We don't really get a lot of scrap guys here because I guess no one has a scrap truck. So it's it's more like uh you know, like the first fryer I ever bought wasn't a stainless kettle fryer, it was uh a plain steel kettle fryer, and literally nobody wanted it. Because like they they there's no resell on it, like all you only resell a stainless fryer. Yeah. And so I was like, yeah, like 25, 50 bucks, something like that.

[1:03:44]

You know what I mean? It's like, and that's how like I got everything. Like uh it was just a little too crappy for the restaurant folks, you know. It was a little because it's standard restaurant, uh restaurant procedure here is you buy the used equipment, you keep it out on the street, and you like power wash it down on the street, you take everything that looks crappy and you paint it with spray paint to make it look like metal, and then you wheel it and sell it.
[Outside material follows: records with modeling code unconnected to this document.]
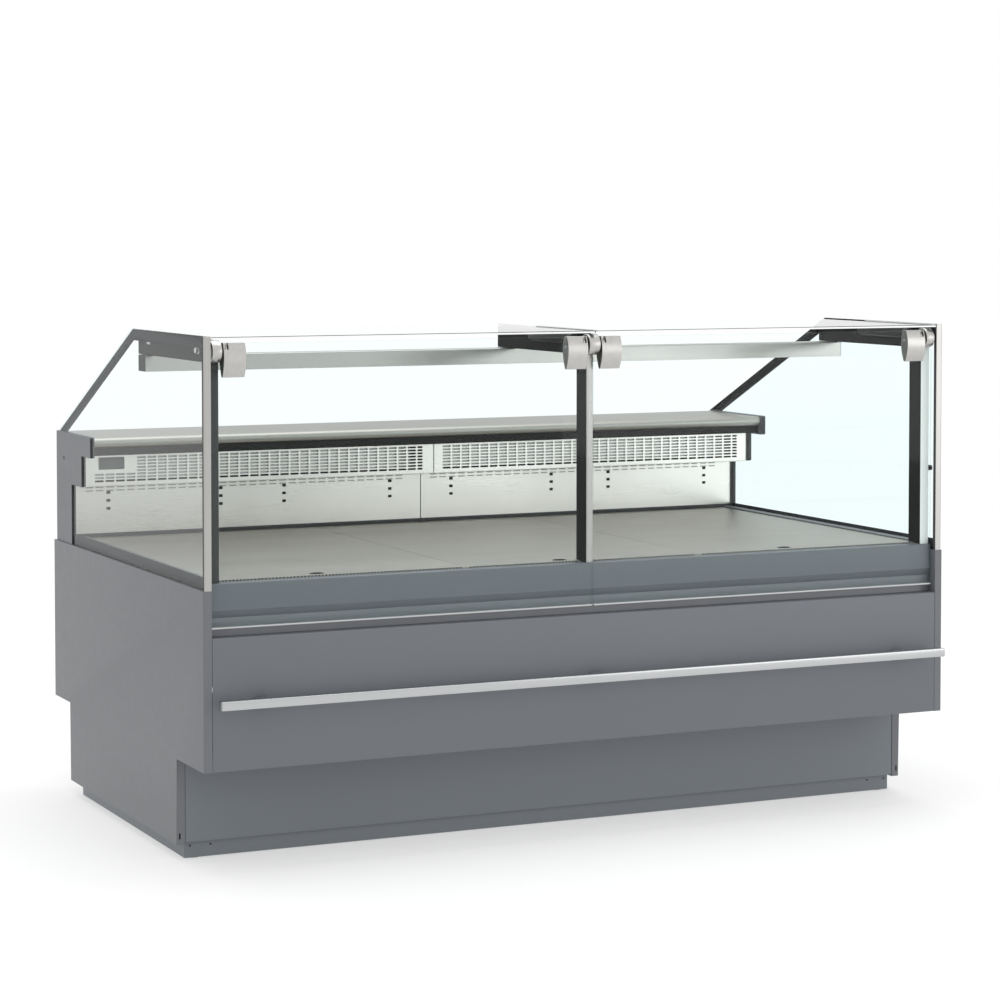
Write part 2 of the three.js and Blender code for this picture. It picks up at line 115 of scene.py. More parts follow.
def block(bm, x, d, z):
    prism(bm, rect(x, d), "z", z)


def bar(bm, axis, a, b, span, radii, steps=3, index=0):
    """Prism along axis whose section is a rectangle with rounded corners over the spans a and b."""
    prism(bm, rounded(rect(a, b), radii, steps), axis, span, index)


def hoop(bm, loops):
    """Closed ring through loops, each an outline and its height, with the last joined to the first."""
    rings = [[bm.verts.new(at(*p, height)) for p in outline] for outline, height in loops]
    count = len(rings[0])
    for near, far in zip(rings, rings[1:] + rings[:1]):
        for i in range(count):
            j = (i + 1) % count
            bm.faces.new((near[i], near[j], far[j], far[i]))


def lathe(bm, profile, axis, centre, segments=32, index=0):
    """Body of revolution: profile holds (radius, place along axis) in mm, from the axis back to the axis."""
    a, b = PLANES[axis]
    rings = []
    for radius, along in profile:
        ring = []
        turns = segments if radius > 1e-6 else 1
        for i in range(turns):
            turn = 2 * math.pi * i / segments
            pair = (centre[a] + radius * math.cos(turn), centre[b] + radius * math.sin(turn))
            ring.append(bm.verts.new(placed(axis, pair, centre[AXES.index(axis)] + along)))
        rings.append(ring)
    for one, two in zip(rings, rings[1:]):
        for i in range(segments):
            j = (i + 1) % segments
            corners = [one[i % len(one)], one[j % len(one)], two[j % len(two)], two[i % len(two)]]
            corners = [v for k, v in enumerate(corners) if v not in corners[:k]]
            if len(corners) > 2:
                bm.faces.new(corners).material_index = index


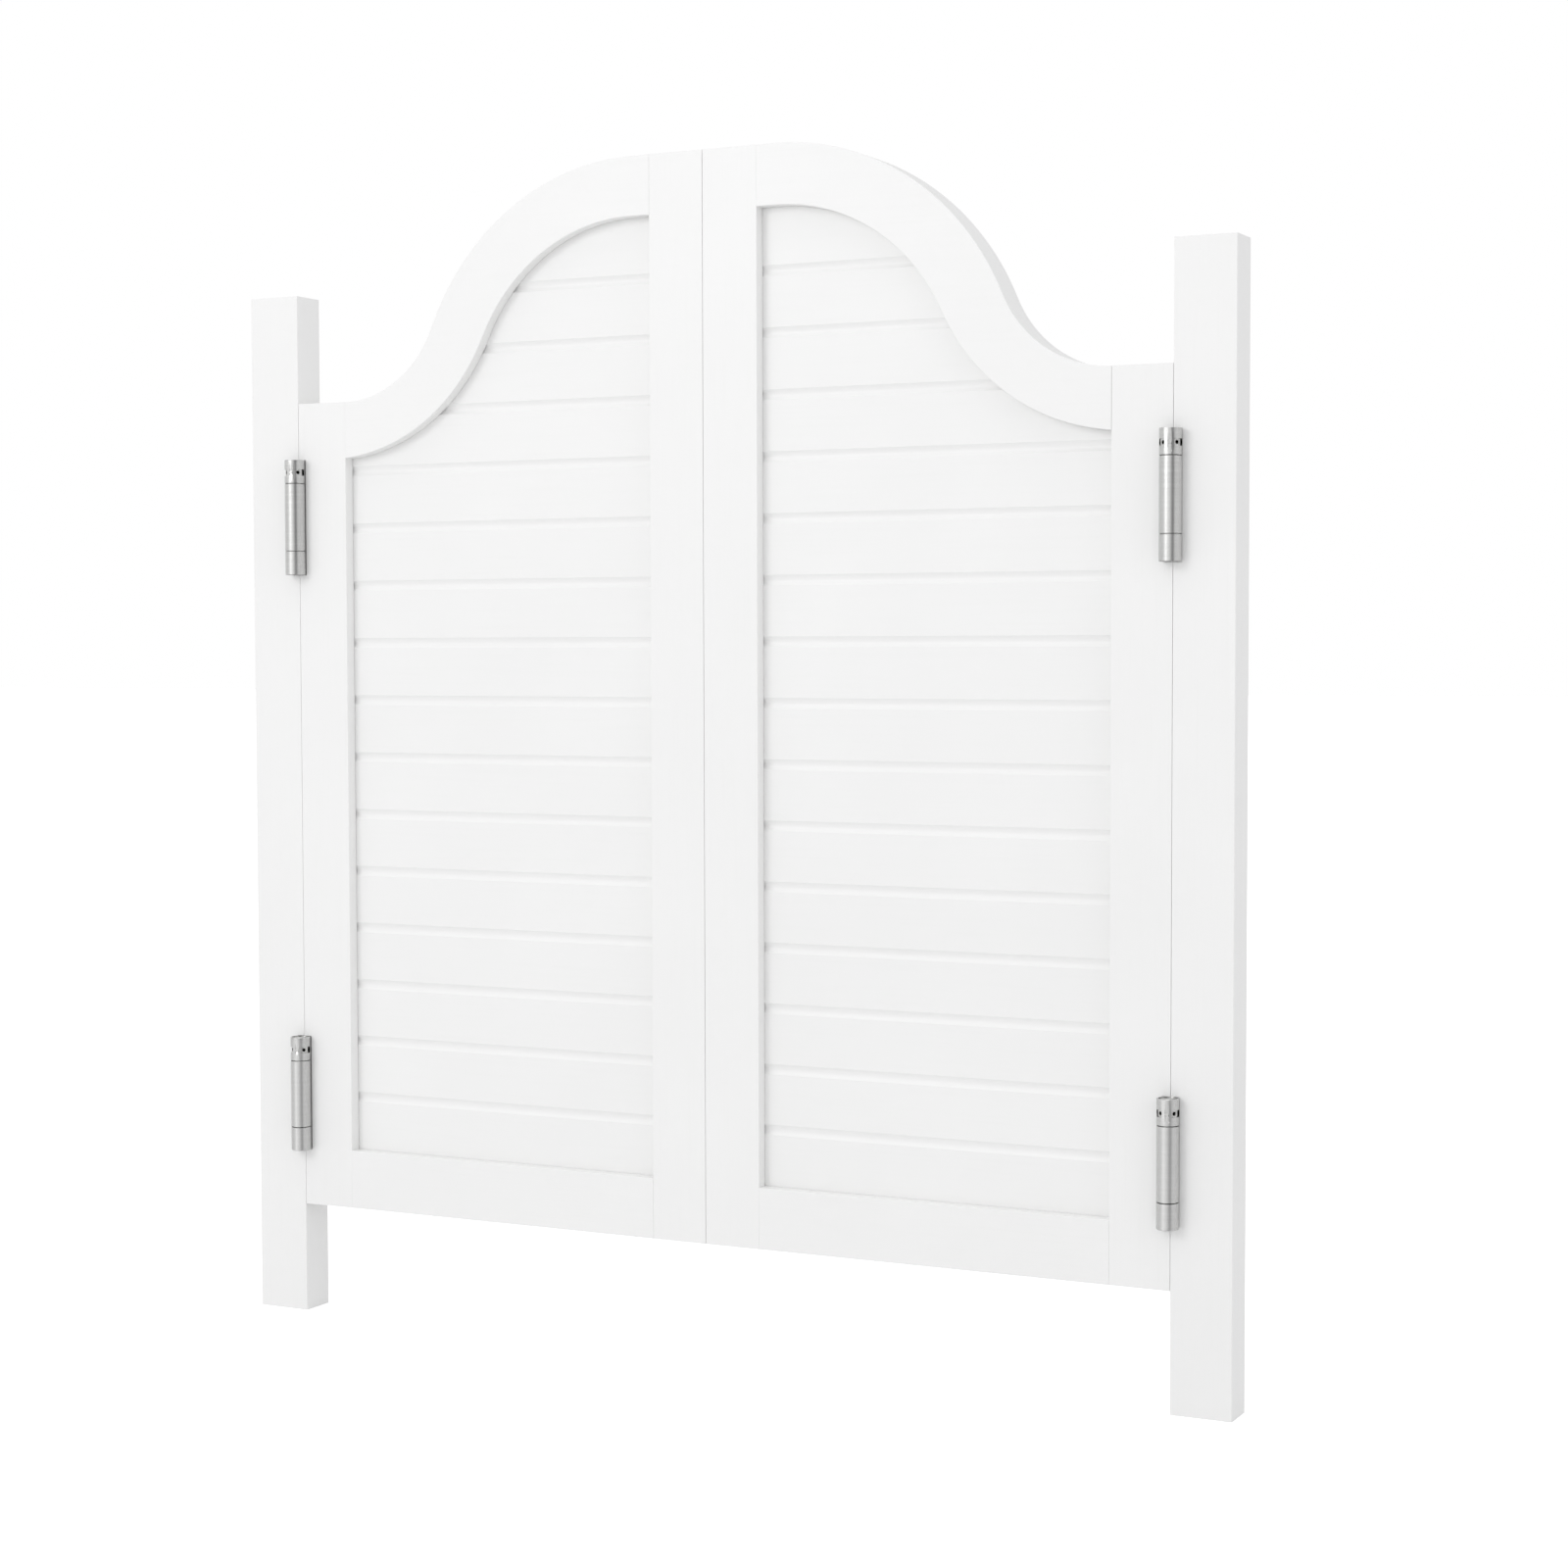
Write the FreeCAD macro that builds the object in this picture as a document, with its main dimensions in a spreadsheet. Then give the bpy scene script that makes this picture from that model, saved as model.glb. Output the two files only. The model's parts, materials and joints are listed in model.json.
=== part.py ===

Yeah.

[1:04:10]

So like that's like you see them on the street constantly like washing the grime off of it and then spray painting it, you know. Well, I find with auctions that you can get your best deals if you just wait the longest. You know, just stay the last. Right. The last like hour.

[1:04:26]

Because it was so long. The auctions are so long. But you know the thing is like you have to have a truck because here in New York, it's like always like you have to take it out today. It's like you buy it today in cash today and you leave with it today. Yeah, you have to have the capabilities.

[1:04:37]

One of my favorite experiences, I've started going to uh vegetable auctions. Ooh, there's never bought food at an auction. Yeah, so there's an Amish vegetable auction in Wisconsin that I go to, and uh, you know, it's hilarious. I mean the produce is really nice, it's all locally grown, but then it's just like a bunch of people having really different needs bidding on you know, thousands of pounds of squash. And then you're like, if they don't need the squash, you're like, I have a meat grinder, I'll take it.

[1:05:05]

Alrighty, awesome. Well, uh Johnny, thanks. This has been the supplementary cooking issues.